Moss found his productive home in New England under Bill Belichick. McDaniels came from the same coaching tree but wasn’t able to reign in the volatile Marshall.

Even Moss’ former teammate, and future hall-of-famer Cris Carter needed a change of scenery (from Philadelphia to Minnesota ) to achieve his potential. Carter didn’t achieve his full level of production until the Vikings coaching job was taken by disciplinarian Dennis Green.

Needless to say, especially with his own recruiting transgressions and alleged marital infidelity, Pete Carroll is far from a stellar parallel to the other two coaches.

Even if Marshall gets along with Jeremy Bates and Jedd Fisch, Carroll will ultimately be the man to build the walls within which Marshall would have to live.

He may not be up to that task.

From a football standpoint, if the Seahawks sign Marshall to an offer sheet, the Broncos will have the opportunity to match the contract, or the Seahawks would have to surrender their sixth overall pick as compensation based on the Broncos tender offer to Marshall.

And on production alone, an established, not-yet 26-year-old, player at any position is more than equal compensation for the sixth overall pick.

And it’s entirely possible that Marshall’s extension, in terms of both guarantees and total dollars, will be less than the sixth pick receives in what seems likely to be the last year the NFL draft goes without a rookie slotting system.

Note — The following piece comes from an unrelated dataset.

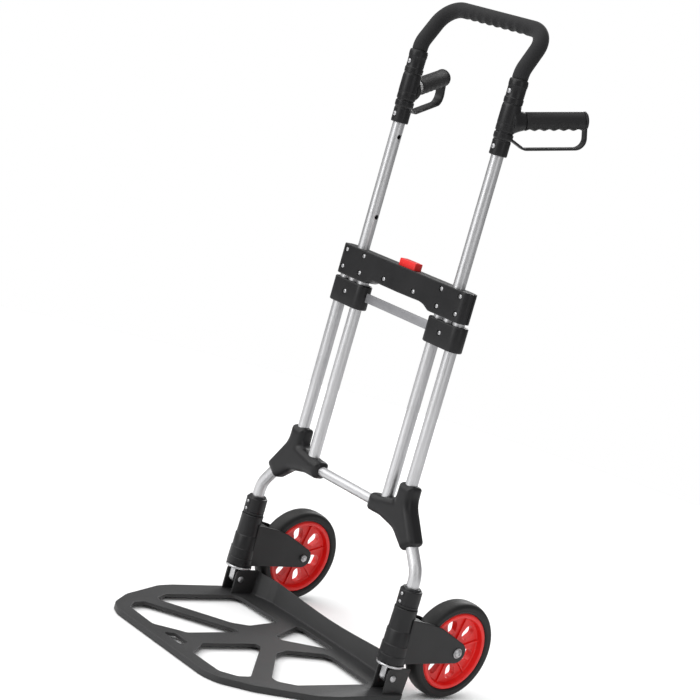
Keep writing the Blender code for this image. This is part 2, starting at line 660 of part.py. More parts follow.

Last year Darrius Heyward-Bey, the first receiver taken (drafted seventh overall), signed a five-year, $38.25 million contract with $23.75 million in guarantees. Andre Smith, drafted sixth, signed a six-year, $42 million deal with $21 million in guarantees.

Recently traded (and far less problematic, though older and injury-prone) receiver Anquan Boldin just signed a four-year, $28 million contract (as of now the guarantees are unclear). Boldin was also only traded for third and fourth round picks, with a fifth rounder going to Baltimore with him.

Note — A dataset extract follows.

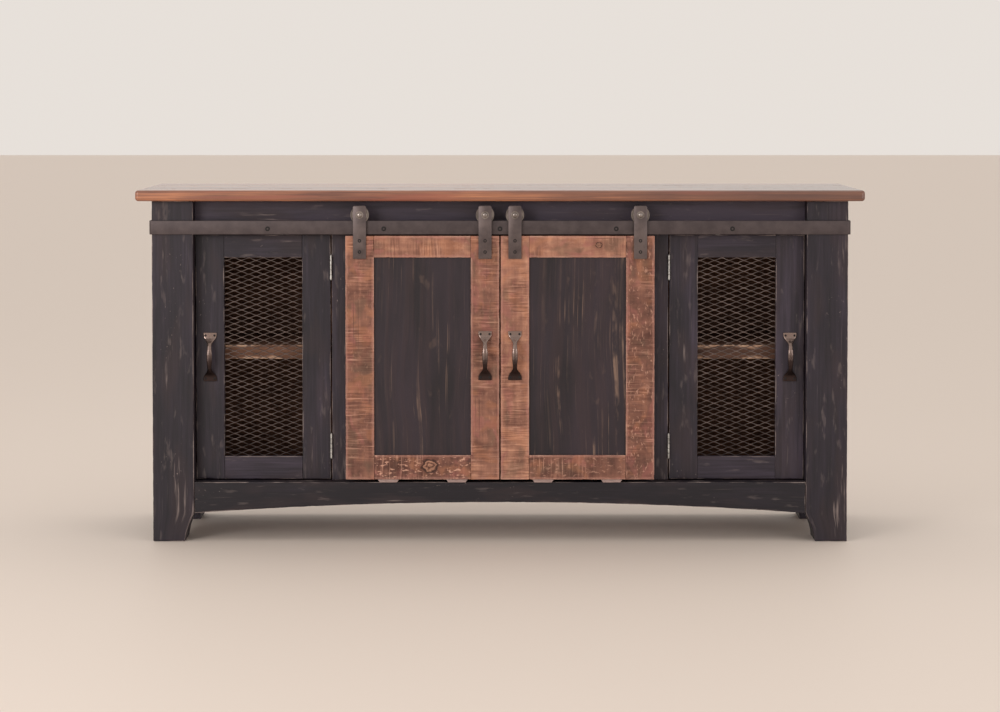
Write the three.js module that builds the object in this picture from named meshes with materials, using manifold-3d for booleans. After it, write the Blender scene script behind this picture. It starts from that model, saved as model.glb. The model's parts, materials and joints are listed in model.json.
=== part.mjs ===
// Rustic media cabinet: a case on four corner posts, two hinged doors with expanded-metal panels,
// and two panelled barn doors that hang on wheels from a flat steel track across the front.
import * as THREE from "three";
import { mergeVertices } from "three/addons/utils/BufferGeometryUtils.js";
import Module from "manifold-3d";

const wasm = await Module();
wasm.setup();

// Driving dimensions, in mm. X runs to the right, Y from front to back, Z up from the floor.
// Every Y in this file is counted from the front face of the posts. The last lines move the
// whole cabinet, so that its origin lies on the floor under the middle of its outline.
const TOP_WIDTH = 1778;
const TOP_DEPTH = 483;
const TOP_THICKNESS = 27;
const TOP_FRONT_OVERHANG = 30;
const HEIGHT = 864;
const BODY_WIDTH = 1704;
const BODY_DEPTH = 443;
const POST = 101;
const FOOT_WIDTH = 78;
const FOOT_HEIGHT = 69;
const APRON_HEIGHT = 77;
const APRON_THICKNESS = 22;
const APRON_RECESS = 3;
const ARCH_RISE = 27;
const PANEL = 18;
const SIDE_RECESS = 15;
const SIDE_APRON_RECESS = 4;
const BACK_THICKNESS = 12;
const BACK_INSET = 6;
const FRAME_RECESS = 38;
const BOARD = 20;
const CENTRE_OPENING = 688;
const STILE = 70;
const CABLE_HOLE_RADIUS = 32;
const SIDE_OUTLET_HEIGHT = 745;
const CENTRE_OUTLET = [120, 600];

const TRACK_BOTTOM = 755;
const TRACK_HEIGHT = 34;
const TRACK_THICKNESS = 5;
const TRACK_RETURN = 60;
const BOLT_SPACING = 284;
const BOLT_HEIGHT = 769;
const BOLT_RADIUS = 4;
const BOLT_HEAD_RADIUS = 6;
const SLEEVE_RADIUS = 7;

const BARN_DOOR_WIDTH = 376.5;
const BARN_DOOR_BOTTOM = 154;
const BARN_DOOR_TOP = 752;
const BARN_DOOR_FRONT = -10.5;
const BARN_TOP_RAIL = 53;
const BARN_BOTTOM_RAIL = 60;
const BARN_PANEL_SETBACK = 6;
const BARN_PANEL_THICKNESS = 8;
const GROOVE_DEPTH = 8;
const MEETING_GAP = 3;

const MESH_DOOR_BOTTOM = 149;
const MESH_DOOR_TOP = 752;
const MESH_BOTTOM_RAIL = 56;
const MESH_TOP_RAIL = 56;
const MESH_SETBACK = 10;
const MESH_THICKNESS = 2;
const MESH_CELL_WIDTH = 60;
const MESH_CELL_HEIGHT = 27;
const MESH_STRAND = 5;
const HINGE_GAP = 3;
const LATCH_GAP = 2;

const SHELF_TOP = 477;
const SHELF_FRONT = 75;
const SHELF_BACK = 415;
const SHELF_LIP_HEIGHT = 35;
const SHELF_LIP_DEPTH = 20;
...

Last year, top free agent and Seattle signee T.J. Houshmandzadeh signed a five-year, $40 million with $15 million in guarantees.

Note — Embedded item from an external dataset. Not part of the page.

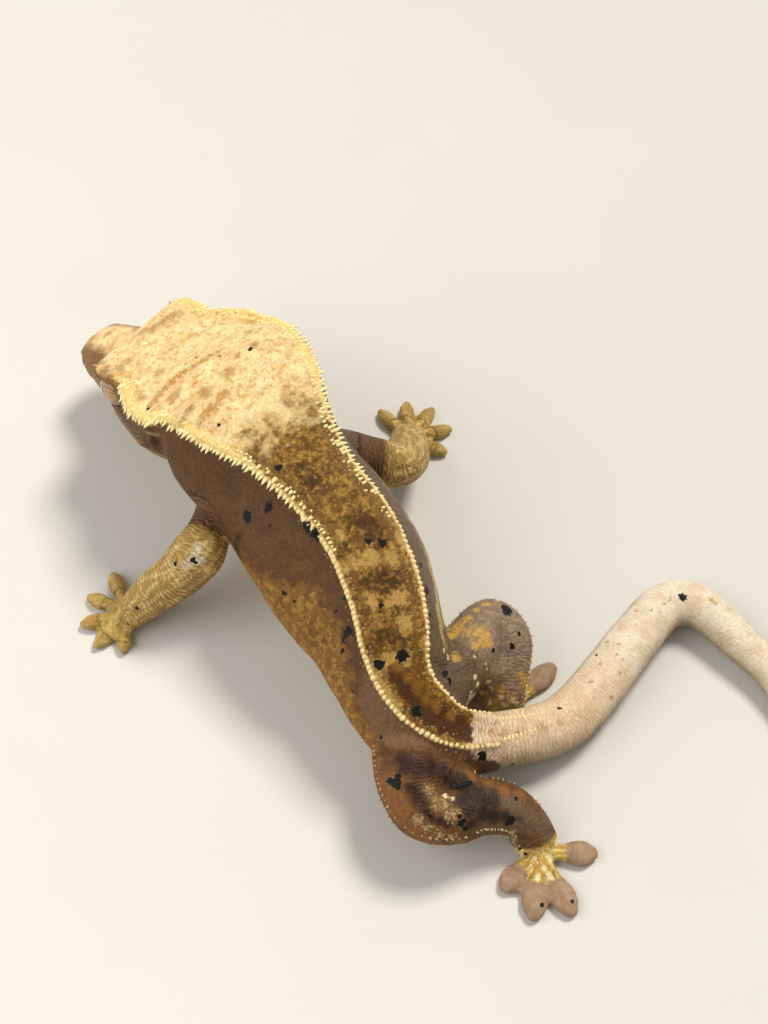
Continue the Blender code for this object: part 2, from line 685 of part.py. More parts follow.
def stand_on_origin(gecko):
    """The whole model moved so that the middle of its box stands over the origin."""
    spots = np.array([v.co for thing in gecko.objects for v in thing.data.vertices])
    middle = (spots.min(axis=0) + spots.max(axis=0)) / 2
    for thing in gecko.objects:
        thing.data.transform(Matrix.Translation((-middle[0], -middle[1], 0.0)))


def finish(nodes):
    """Each piece's own material, and smooth shading on the skin."""
    for name, thing in nodes.items():
        colour, roughness = (EYE_COLOUR, 0.12) if name.startswith("eye") else (SKIN_COLOUR, 0.6)
        thing.data.materials.clear()
        thing.data.materials.append(new_material(name, colour, roughness))
        thing.data.shade_smooth()
        thing.data.set_sharp_from_angle(angle=math.radians(40))


def main():
    clear_scene()
    forms = new_collection("forms")
    cutters = new_collection("cutters")
    gecko = new_collection("crested_gecko")
    build_head(forms)
    build_trunk(forms)
    limb("tail_form", TAIL, forms)
    for name, rows in (*LEGS.items(), *FOLDS.items()):
        limb(name, rows, forms)
    build_feet(forms)
    build_ridges(forms)
    skin = fused(forms)
    trim_floor(skin)
    nodes = part_skin(skin, cutters, gecko)
    shape_head(nodes["head"], cutters)
    add_crest(nodes, cutters)
    add_claws(nodes, cutters)
    nodes.update(add_eyes(gecko))
    stand_on_origin(gecko)
    finish(nodes)


if __name__ == "__main__":
    main()
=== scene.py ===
"""Looks of the crested gecko: one scaled skin with its markings, crest scales, lashes, claws and eyes.

Sizes are in millimetres in the animal's own frame: the spine runs along -Y, its left side is +X
and the floor is z = 0. The skin is lofted from the same named sizes as the solids it stands for.
"""
import json
import math
from types import SimpleNamespace

import bmesh
import bpy
import numpy as np
from mathutils import Matrix, Vector, noise
from mathutils.bvhtree import BVHTree

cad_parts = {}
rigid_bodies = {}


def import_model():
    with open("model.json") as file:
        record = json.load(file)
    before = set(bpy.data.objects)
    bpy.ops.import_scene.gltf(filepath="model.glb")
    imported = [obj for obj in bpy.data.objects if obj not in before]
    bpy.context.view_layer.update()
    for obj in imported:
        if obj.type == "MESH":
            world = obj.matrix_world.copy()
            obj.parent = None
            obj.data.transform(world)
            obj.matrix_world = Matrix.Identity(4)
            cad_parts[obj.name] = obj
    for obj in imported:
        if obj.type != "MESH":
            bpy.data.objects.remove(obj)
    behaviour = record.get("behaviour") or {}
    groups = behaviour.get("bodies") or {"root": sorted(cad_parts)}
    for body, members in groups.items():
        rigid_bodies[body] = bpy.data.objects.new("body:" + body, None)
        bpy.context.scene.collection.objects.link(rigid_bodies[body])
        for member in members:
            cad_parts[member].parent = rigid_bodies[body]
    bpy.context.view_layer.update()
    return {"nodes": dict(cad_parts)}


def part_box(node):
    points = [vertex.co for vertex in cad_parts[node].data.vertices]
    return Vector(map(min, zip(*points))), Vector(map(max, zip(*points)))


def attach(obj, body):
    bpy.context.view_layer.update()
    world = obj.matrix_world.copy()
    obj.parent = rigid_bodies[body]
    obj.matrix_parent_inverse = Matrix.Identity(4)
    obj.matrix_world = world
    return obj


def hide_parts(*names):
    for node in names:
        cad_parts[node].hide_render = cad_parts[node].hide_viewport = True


# Camera: the photograph's angle, its distance and its focal length in pixels of a 768 x 1024 frame
VIEW_TURN = 150.0
VIEW_RISE = 57.0
VIEW_REACH = 228.17
VIEW_FOCUS = 1540.14
FRAME_SIZE = (768, 1024)
LOOK_AT = (0.0, 0.0, 8.0)

# Skin: the cell it is fused in, its triangles, a granule's width, and the pitch of the rows round the limbs
SKIN_GRAIN = 0.3
SKIN_TRIANGLES = 188000
SCALE_SIZE = 0.36
WRINKLE_PITCH = 0.6

# How far the feet dip under the floor before they are cut level, and the radius of the crest's ridge
FLOOR_DIP = 0.2
RIDGE = 0.75

# First number of everything random, and how many spots are put on the sides that the photograph hides
SEED = 11
HIDDEN_SPOTS = 46

# Pitch of the standing scales along their rows
TOOTH_PITCH = 0.74
PEARL_PITCH = 0.74
FRINGE_PITCH = 0.6
GRANULE_PITCH = 0.6
LIP_PITCH = 0.86

# The rows of pointed scales, by how far in from the crest they stand and how tall they are, and their sizes
TOOTH_ROWS = ((0.0, 1.0), (0.45, 0.5), (0.95, 0.25))
TOOTH_SIZES = (0.7, 0.9, 1.0, 1.1, 1.2)

# The rows of loose granules beside the crest, by how far in they stand and how many of them there are
GRANULE_ROWS = ((0.75, 0.4), (1.3, 0.25), (-0.7, 0.2))

# The rows of lip scales, by how far they stand from the mouth and how tall they are
LIP_ROWS = ((0.72, 0.42), (-0.7, 0.36), (1.45, 0.28))

# Fringes: leg, side of it, and the sections where each starts and ends
FRINGES = (("hind_left", -1, 1.2, 8.0), ("hind_left", 1, 4.6, 7.6), ("hind_right", 1, 1.2, 6.8))

# Where the map of the standing scales starts, its step to a millimetre each way, and a scale's patch on it
MAP_START = (0.02, 0.3)
MAP_STEP = (0.0046, 0.009)
MAP_PATCH = 0.003

# Eyes: the ball and its socket, and the rim's radius, thickness and distance out
EYE_RADIUS = 3.3
SOCKET_RADIUS = 3.4
RIM_RADIUS = 3.35
RIM_THICKNESS = 0.62
RIM_OUT = 1.75

# Grain of the claws and of the floor's paper
CLAW_GRAIN = 0.4
PAPER_GRAIN = 25.0

# The head's own frame: x to the snout, y to the animal's left, z up, from between the brows
HEAD_PLACE = (19.5, -38.7, 20.0)
HEAD_TURN = -70.0
HEAD_NOD = 22.0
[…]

The money and sixth overall pick, even if Marshall was a model citizen, would significantly deviate from what the market for a top-receiver-talent has been set at. That stated, a simple offer-sheet signing is very unlikely.

More likely, and without an offer imminent, the Seahawks would have to negotiate a contract with Marshall and a trade with the Broncos simultaneously.

Much like the too-conservative (in terms of character and athletic "bust" potential) approach that Tim Ruskell had, a distinctly-opposite approach could have the same negative result.

The compensation, both financial and in terms of draft picks, and the distinct possibility that by way of suspension Marshall will miss some games, he’s too much of a risk for this team.